Grading can be expensive, however — $5 to $20 per card, depending on its estimated value, plus another $20 or so for shipping each way. So it's only worth doing if you think your cards will sell for a worthwhile amount.
NOTES ON COLLECTING
Topps issued its first cards in 1951, and is the most well-known publisher of baseball cards. The company last year also won exclusive rights to use the logos for Major League Baseball and its teams. But issuers such as Panini and Upper Deck have their followers too, and you may prefer the style of those cards.
A 12-pack of Topps cards costs about $2 at big box retailers. Cards are randomly packaged, so there's no guarantee on which players you'll get, said Warren Friss, the company's general manager.

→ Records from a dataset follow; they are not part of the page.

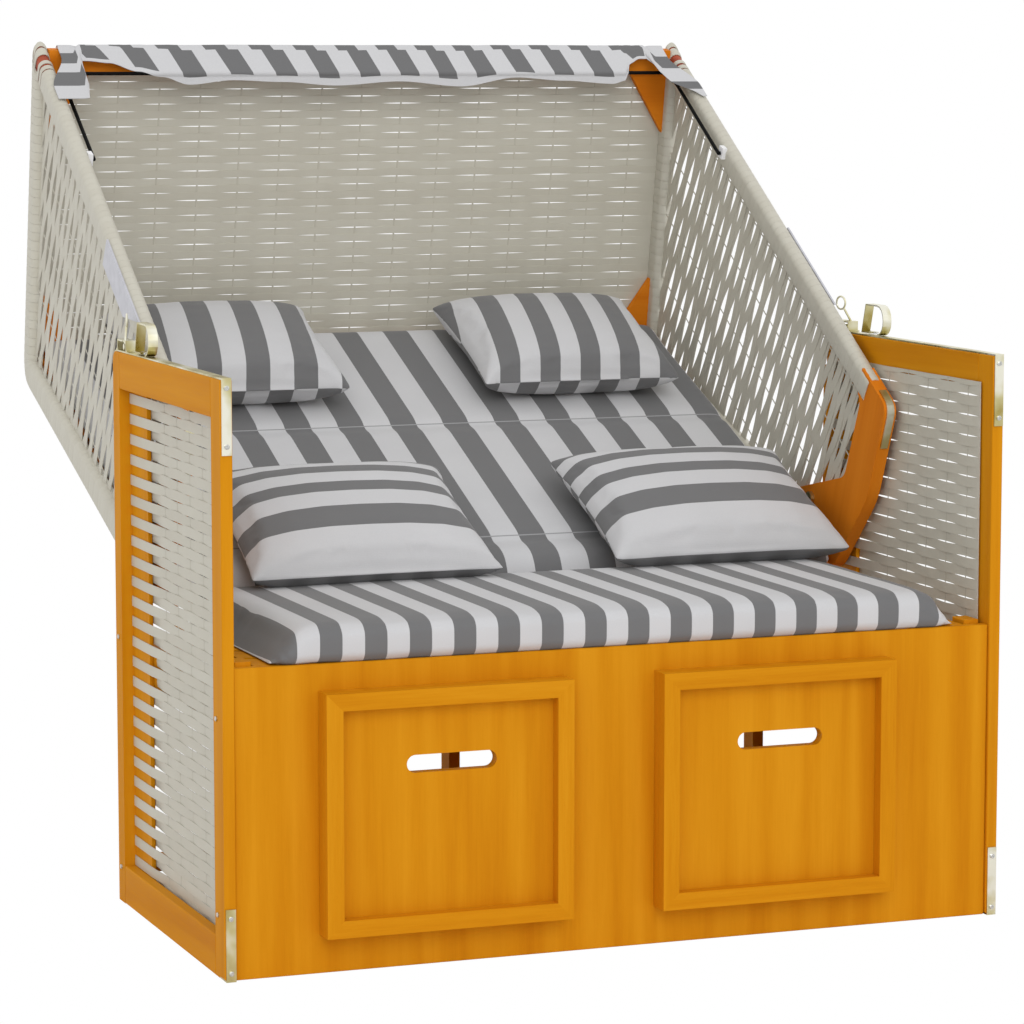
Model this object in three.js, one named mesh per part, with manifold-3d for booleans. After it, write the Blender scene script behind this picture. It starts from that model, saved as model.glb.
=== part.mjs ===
// A two-seat hooded beach chair: a wooden base with woven arms and two pull-out footrests,
// and a woven hood that tilts on two pivot pins and carries the back pad, pillows and canopy.
// Sizes are in millimetres. X runs across the seat, Y from front to back and Z up.
// The hood is drawn as it stands when the back is fully reclined.

import * as THREE from "three";
import { mergeVertices } from "three/addons/utils/BufferGeometryUtils.js";
import Module from "manifold-3d";

const wasm = await Module();
wasm.setup();

// Driving dimensions of the whole chair
const chairWidth = 1180;
const armDepth = 556;
const armHeight = 824;
const boardThickness = 17;
const panelHeight = 431;
const restingGap = 0.3;
const easedEdge = 1.2;
const drillOverrun = 5;

// Arms: two stiles and two rails each, with a woven panel behind them
const frontStileWidth = 46;
const rearStileWidth = 34;
const topRailHeight = 54;
const bottomRailHeight = 57;
const armWeaveThickness = 4;
const armWeaveLap = 14;
const rearLeafWidth = 124;
const rearLeafThickness = 6;

// Metal on the arms
const strapWidth = 14;
const strapThickness = 2.2;
const strapFrontDrop = 102;
const strapRearDrop = 67;
const strapRearBend = 16;
const lowStrapHeight = 101;
const lowStrapToe = 30;
const handleSetback = 194;
const handleLength = 76;
const handleHeight = 47;
const handleLean = 14;
const handleBend = 22;
const handleFootAngle = Math.PI * 25 / 18;
const latchSetback = 80;
const latchLength = 60;
const latchHeight = 16;
const latchFootLength = 8;
const latchStemRadius = 1.7;
const latchStemBack = 20;
const latchStemInward = 8;
const latchStemRise = 28;
const latchBoltSetback = 17;
const latchSlotLength = 10;
const latchSlotWall = 2;
const latchBoltRadius = 4.5;
const latchBoltStandout = 7.5;
const latchBoreDepth = 5;
const latchRingRadius = 10;
const latchRingWire = 1.5;
const latchRingTurnAngle = 0.29;

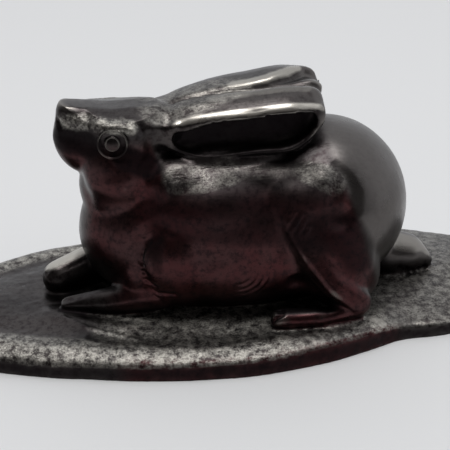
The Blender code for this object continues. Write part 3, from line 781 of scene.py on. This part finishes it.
def averaged(casting, values, times):
    """Spreads each point's values over its neighbours, once for each of times."""
    mesh = casting.data
    ends = np.empty(len(mesh.edges) * 2, np.int32)
    mesh.edges.foreach_get("vertices", ends)
    here, there = ends, ends.reshape(-1, 2)[:, ::-1].ravel()
    count = np.bincount(here, minlength=len(values))[:, None] + 1
    for _ in range(times):
        total = [np.bincount(here, weights=column[there], minlength=len(values)) for column in values.T]
        values = (values + np.stack(total, axis=1)) / count
    return values


def height_over_surroundings(casting):
    """How far each point stands above the skin round it, from -1 in a groove to 1 on an edge."""
    points = points_of(casting).astype(np.float64)
    above = (points - averaged(casting, points, SURROUNDINGS)) * normals_of(casting)
    height = above.sum(axis=1, keepdims=True) / WORN_HEIGHT
    return np.clip(averaged(casting, height, 2)[:, 0], -1, 1)


def openness(casting):
    """The share of short rays from each point that meet no other bronze.

    It is low in the ears, under the belly and in creases.
    """
    bpy.context.view_layer.update()
    tree = BVHTree.FromObject(casting, bpy.context.evaluated_depsgraph_get())
    turn = math.pi * (3 - math.sqrt(5))
    ways = []
    for i in range(RAYS):
        height = 1 - 2 * (i + 0.5) / RAYS
        across = math.sqrt(1 - height * height)
        ways.append((across * math.cos(turn * i), across * math.sin(turn * i), height))
    points = points_of(casting)
    normals = normals_of(casting)
    ahead = normals @ np.array(ways).T
    free = np.zeros(len(points))
    starts = points + normals * RAY_START
    directions = [Vector(way) for way in ways]
    for number, start in enumerate(starts):
        origin = Vector(start)
        for k in np.flatnonzero(ahead[number] > GRAZING):
            if tree.ray_cast(origin, directions[k], RAY_REACH)[0] is None:
                free[number] += ahead[number, k]
    share = free / np.where(ahead > GRAZING, ahead, 0).sum(axis=1)
    return averaged(casting, share[:, None], 7)[:, 0]


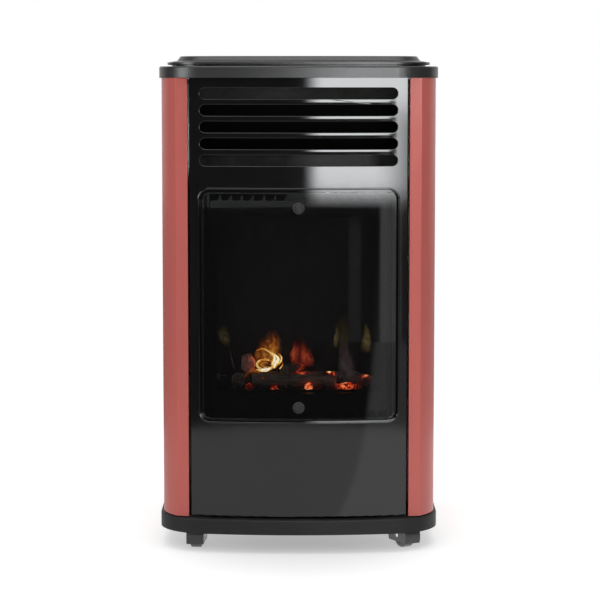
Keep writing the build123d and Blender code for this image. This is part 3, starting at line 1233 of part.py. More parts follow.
def caster_wheel():
    """Nylon wheel with a rounded tread and recessed faces."""
    axle = Pos(TRAIL, WHEEL_RADIUS)
    half = WHEEL_WIDTH / 2
    wheel = facing_front(axle * Circle(WHEEL_RADIUS), -half, half)
    wheel = fillet(wheel.edges().filter_by(GeomType.CIRCLE), WHEEL_ROUND)
    recess = axle * (Circle(WHEEL_RADIUS - 2 * WHEEL_ROUND) - Circle(HUB_RADIUS))
    wheel -= facing_front(recess, -half, HUB_RECESS - half)
    wheel -= facing_front(recess, half - HUB_RECESS, half)
    return wheel - facing_front(axle * Circle(AXLE_RADIUS + RUN_GAP), -half, half)


def caster_socket():
    """Flanged bush in the base that the stem turns in."""
    low = DECK_BOTTOM - BUSH_FLANGE
    bush = at_height(Circle(BUSH_FLANGE_RADIUS), low, DECK_BOTTOM)
    bush += at_height(Circle(BUSH_RADIUS), DECK_BOTTOM, SOCKET_TOP)
    bore = Circle(STEM_RADIUS + RUN_GAP)
    return bush - at_height(bore, low, SOCKET_TOP - BUSH_END)


# ---------------------------------------------------------------- the whole heater
def screws():
    """The three groups of casing screws."""
    return {
        "base_screws": [screw(point, UP, SIDE_SCREW_LENGTH) for point in BASE_SCREWS],
        "top_screws": [screw(point, UP, SIDE_SCREW_LENGTH) for point in TOP_SCREWS],
        "rail_screws": [screw(point, FORWARD, RAIL_SCREW_LENGTH) for point in RAIL_SCREWS],
    }


def heater_pieces():
    """Every node of the heater by name; a list is a group of like solids."""
    right_side = right_side_panel()
    pieces = {
        "base_tray": base_tray(),
        "floor_plate": floor_plate(),
        "right_side_panel": right_side,
        "left_side_panel": mirror(right_side, about=Plane.YZ),
        "louvre_panel": louvre_panel(),
        "front_panel": front_panel(),
        "window_glass": window_glass(),
        "glass_gasket": glass_gasket(),
        "glass_fixings": [glass_fixing(height) for height in FIXING_HEIGHTS],
        "glass_washers": [glass_washer(height) for height in FIXING_HEIGHTS],
        "glass_nuts": [glass_nut(height) for height in FIXING_HEIGHTS],
        "firebox_shell": firebox_shell(),
        "bulkhead": bulkhead(),
        "burner": burner(),
        "ember_bed": ember_bed(),
        "ember_coals": ember_coals(),
        "front_log": lying_log(FRONT_LOG),
        "back_log": lying_log(BACK_LOG),
        "left_log": lying_log(LEFT_LOG),
        "right_log": lying_log(RIGHT_LOG),
        "top_log": top_log(),
        "pilot_bracket": pilot_bracket(),
        "pilot_burner": pilot_burner(),
        "thermocouple": thermocouple(),
        "spark_electrode": spark_electrode(),
        "louvre_deflector": louvre_deflector(),
        "top_frame": top_frame(),
        "top_plate": top_plate(),
        "control_tray": control_tray(),
        "gas_valve": gas_valve(),
        "valve_spindle": valve_spindle(),
        "control_knob": control_knob(),
        "piezo_igniter": piezo_igniter(),
        "igniter_button": igniter_button(),
        "control_nuts": [control_nut(x) for x in (VALVE_X, IGNITER_X)],
        "hose_nozzle": hose_nozzle(),
        "burner_pipe": burner_pipe(),
        "pilot_pipe": pilot_pipe(),
        "thermocouple_lead": thermocouple_lead(),
        "ignition_lead": ignition_lead(),
        "rear_rail": rear_rail(),
        "cover_grommets": [cover_grommet(x) for x in (-STUD_X, STUD_X)],
        "rear_cover": rear_cover(),
        "cover_studs": [cover_stud(x) for x in (-STUD_X, STUD_X)],
        "caster_sockets": [placed(caster_socket(), x, y, turn) for _, x, y, turn in CASTERS],
    }
    for name, x, y, turn in CASTERS:
        pieces[f"caster_fork_{name}"] = placed(caster_fork(), x, y, turn)
        pieces[f"caster_axle_{name}"] = placed(caster_axle(), x, y, turn)
        pieces[f"caster_wheel_{name}"] = placed(caster_wheel(), x, y, turn)
    pieces.update(screws())
    return pieces


def main():
    os.makedirs("parts", exist_ok=True)
    for name, piece in heater_pieces().items():
        solid = Compound(children=[*piece]) if isinstance(piece, list) else piece
        export_step(solid, f"parts/{name}.step")


main()
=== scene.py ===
import math
import random

import bmesh
import bpy
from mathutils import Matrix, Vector, noise


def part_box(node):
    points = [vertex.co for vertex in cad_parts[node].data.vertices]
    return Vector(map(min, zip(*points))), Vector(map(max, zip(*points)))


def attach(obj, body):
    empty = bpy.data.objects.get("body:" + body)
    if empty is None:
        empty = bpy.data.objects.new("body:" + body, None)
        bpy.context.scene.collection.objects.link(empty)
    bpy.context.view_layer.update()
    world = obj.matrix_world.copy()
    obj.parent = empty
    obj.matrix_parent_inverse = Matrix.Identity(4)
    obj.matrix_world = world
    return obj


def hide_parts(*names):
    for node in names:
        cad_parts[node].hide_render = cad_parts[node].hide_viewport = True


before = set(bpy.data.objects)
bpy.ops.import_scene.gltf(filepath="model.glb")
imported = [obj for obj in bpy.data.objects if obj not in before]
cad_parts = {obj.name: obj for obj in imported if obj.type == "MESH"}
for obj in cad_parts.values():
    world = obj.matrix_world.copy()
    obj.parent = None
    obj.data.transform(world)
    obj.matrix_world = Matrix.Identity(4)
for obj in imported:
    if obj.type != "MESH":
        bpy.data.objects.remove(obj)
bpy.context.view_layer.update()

# ----------------------------------------------------------
# Base tray. An injection-moulded tray of black polypropylene: spark-eroded grain outside, pale
# rubbed edges, dust in the grain. The casing stands on it, held by screws from below.


def add(look, kind, inputs=None, **settings):
    """A shader node in a look, which is a material or the world; inputs are values or outputs."""
    made = look.node_tree.nodes.new("ShaderNode" + kind)
    for name, value in settings.items():
        setattr(made, name, value)
    for name, value in (inputs or {}).items():
        socket = made.inputs[name]
        if isinstance(value, bpy.types.NodeSocket):
            look.node_tree.links.new(value, socket)
        else:
            socket.default_value = value
    return made


def principled(look):
    """The inputs of the material's Principled shader."""
    return look.node_tree.nodes["Principled BSDF"].inputs


def surface(name, **sockets):
    """A material with one Principled shader, and that shader's inputs set by name."""
    look = bpy.data.materials.new(name)
    look.use_nodes = True
    for key, value in sockets.items():
        principled(look)[key.replace("_", " ")].default_value = value
    return look


def drive(look, **outputs):
    """Feeds the Principled shader's inputs from other nodes' outputs."""
    for key, value in outputs.items():
        look.node_tree.links.new(value, principled(look)[key.replace("_", " ")])


def geometry(look, output):
    """A value of the surface itself, such as its normal."""
    return add(look, "NewGeometry").outputs[output]


def parts(look, vector):
    """The X, Y and Z of a vector."""
    return add(look, "SeparateXYZ", {"Vector": vector}).outputs


def object_place(look):
    """Object coordinates in metres."""
    return add(look, "TexCoord").outputs["Object"]


def speckle(look, scale, detail=4.0, roughness=0.55, stretch=(1, 1, 1), distortion=0.0):
    """Fractal noise with features about 1/scale metres wide, stretched along each axis."""
    spot = add(look, "Mapping", {"Vector": object_place(look), "Scale": stretch})
    return add(look, "TexNoise", {
        "Vector": spot.outputs["Vector"], "Scale": scale, "Detail": detail,
        "Roughness": roughness, "Distortion": distortion}).outputs["Fac"]


def ramp(look, value, *stops):
    """A colour ramp; each stop is (place, colour) or (place, grey)."""
    made = add(look, "ValToRGB", {"Fac": value})
    elements = made.color_ramp.elements
    while len(elements) < len(stops):
        elements.new(1.0)
    for element, (where, colour) in zip(elements, stops):
        grey = isinstance(colour, (int, float))
        element.position = where
        element.color = (colour, colour, colour, 1) if grey else (*colour, 1)
    return made.outputs["Color"]


def patches(look, bare, full, *texture):
    """A mask of noise: 0 where the noise is under bare, 1 where it is over full."""
    return ramp(look, speckle(look, *texture), (bare, 0.0), (full, 1.0))


def scaled(look, value, low, high, to_low=0.0, to_high=1.0, **settings):
    """Maps low to high onto to_low to to_high, and holds the ends."""
    return add(look, "MapRange", {
        "Value": value, "From Min": low, "From Max": high, "To Min": to_low, "To Max": to_high},
        **settings).outputs["Result"]


def sums(look, operation, first, second=0.0):
    """One step of arithmetic on two numbers or outputs."""
    return add(look, "Math", {0: first, 1: second}, operation=operation).outputs[0]


def product(look, *values):
    """The product of several numbers or outputs."""
    total = values[0]
    for value in values[1:]:
        total = sums(look, "MULTIPLY", total, value)
    return total


def mix(look, share, first, second):
    """Colour first where share is 0 and second where it is 1."""
    return add(look, "Mix", {0: share, 6: first, 7: second}, data_type="RGBA").outputs[2]


def over(look, body, colour, *masks):
    """A colour laid over the body, as strongly as the product of the masks."""
    return mix(look, product(look, *masks), body, (*colour, 1))


def shade(colour, share):
    """The colour made darker or lighter."""
    return tuple(c * share for c in colour)


def bump(look, height, depth, under=None):
    """A normal from a height map whose full range is depth metres."""
    inputs = {"Height": height, "Distance": depth, "Strength": 1.0}
    if under is not None:
        inputs["Normal"] = under
    return add(look, "Bump", inputs).outputs["Normal"]


def worn(look, radius):
    """The normal of edges rounded by a small radius, and a mask that is 1 on those edges."""
    soft = add(look, "Bevel", {"Radius": radius}, samples=4).outputs["Normal"]
    facing = add(look, "VectorMath", {0: soft, 1: geometry(look, "Normal")},
                 operation="DOT_PRODUCT").outputs["Value"]
    return soft, scaled(look, facing, 0.995, 0.80)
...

If you don't have the patience to collect cards one pack at a time, Topps also started selling entire sets in the mid-1980s. Sets have 660 cards and cost about $60 online at www.topps.com or at hobby stores. Topps also issues several special editions a year.
As for which players and teams to hold onto, it's no secret which cards will gain the most value.
"Collect players you believe are going to do well, rookies you think are going to have long, good careers, and stand the test of time," Friss said.
Beyond that, collecting should be inspired by your love of baseball and the cards themselves.
"They're meant to be fun, and looked at and played with," Friss said. "It's not always about making an investment. For some people it's just the fun of looking at their heroes."